[START Task data]

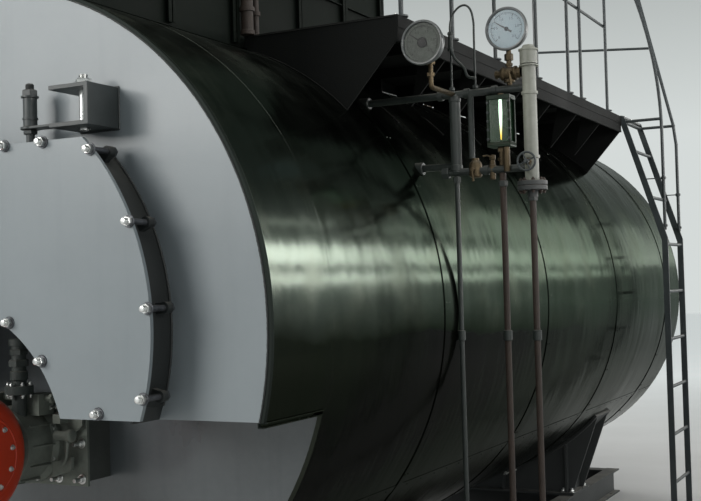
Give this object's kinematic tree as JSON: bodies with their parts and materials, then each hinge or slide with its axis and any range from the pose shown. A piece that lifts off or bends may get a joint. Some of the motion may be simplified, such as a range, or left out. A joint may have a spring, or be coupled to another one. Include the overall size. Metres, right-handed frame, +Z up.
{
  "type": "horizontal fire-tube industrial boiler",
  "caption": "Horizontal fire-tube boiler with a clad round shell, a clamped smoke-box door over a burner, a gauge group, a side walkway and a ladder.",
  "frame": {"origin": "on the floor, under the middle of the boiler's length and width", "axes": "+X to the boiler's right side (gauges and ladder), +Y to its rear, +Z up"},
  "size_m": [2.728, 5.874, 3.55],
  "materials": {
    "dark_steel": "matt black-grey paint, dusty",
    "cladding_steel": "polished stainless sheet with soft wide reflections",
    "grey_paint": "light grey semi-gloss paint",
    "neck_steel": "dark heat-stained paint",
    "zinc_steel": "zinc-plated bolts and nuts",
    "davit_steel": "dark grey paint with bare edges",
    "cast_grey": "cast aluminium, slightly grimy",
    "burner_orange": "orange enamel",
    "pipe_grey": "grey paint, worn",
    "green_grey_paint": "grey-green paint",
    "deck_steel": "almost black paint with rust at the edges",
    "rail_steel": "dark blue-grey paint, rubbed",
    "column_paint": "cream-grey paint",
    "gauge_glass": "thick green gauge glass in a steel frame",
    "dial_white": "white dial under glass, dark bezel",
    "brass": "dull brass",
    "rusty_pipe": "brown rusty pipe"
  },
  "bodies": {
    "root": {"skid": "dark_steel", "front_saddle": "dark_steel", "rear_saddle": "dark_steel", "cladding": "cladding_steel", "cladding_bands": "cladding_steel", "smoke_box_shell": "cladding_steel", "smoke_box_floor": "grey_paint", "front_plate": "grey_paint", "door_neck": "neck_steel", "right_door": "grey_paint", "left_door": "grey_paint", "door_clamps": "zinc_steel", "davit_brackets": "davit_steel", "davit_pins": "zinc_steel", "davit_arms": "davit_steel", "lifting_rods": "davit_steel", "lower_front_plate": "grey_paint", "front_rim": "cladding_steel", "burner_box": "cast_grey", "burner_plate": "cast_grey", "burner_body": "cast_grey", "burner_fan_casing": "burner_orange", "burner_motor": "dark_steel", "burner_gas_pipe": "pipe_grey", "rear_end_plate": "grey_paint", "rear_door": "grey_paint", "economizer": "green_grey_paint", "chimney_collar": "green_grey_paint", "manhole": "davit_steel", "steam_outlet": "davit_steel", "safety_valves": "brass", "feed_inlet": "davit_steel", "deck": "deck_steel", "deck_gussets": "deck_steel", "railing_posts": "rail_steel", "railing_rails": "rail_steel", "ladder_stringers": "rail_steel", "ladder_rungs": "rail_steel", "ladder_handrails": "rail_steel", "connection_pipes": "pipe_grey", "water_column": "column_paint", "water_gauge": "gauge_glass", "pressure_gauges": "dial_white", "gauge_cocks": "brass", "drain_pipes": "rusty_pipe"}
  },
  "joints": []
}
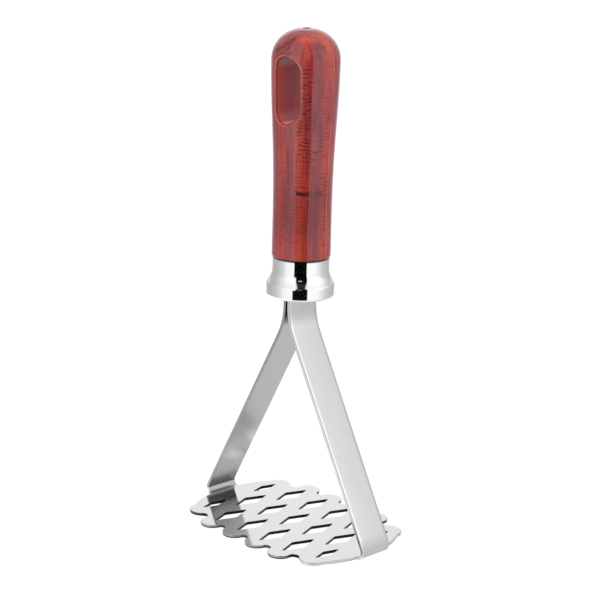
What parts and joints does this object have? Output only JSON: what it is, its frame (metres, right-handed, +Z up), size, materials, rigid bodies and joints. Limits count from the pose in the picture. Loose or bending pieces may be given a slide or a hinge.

[END Task data]

▶ **Requirements**
State the number of lines in this listing that contain the string "handed", and add nothing else.

▶ **Solution**
2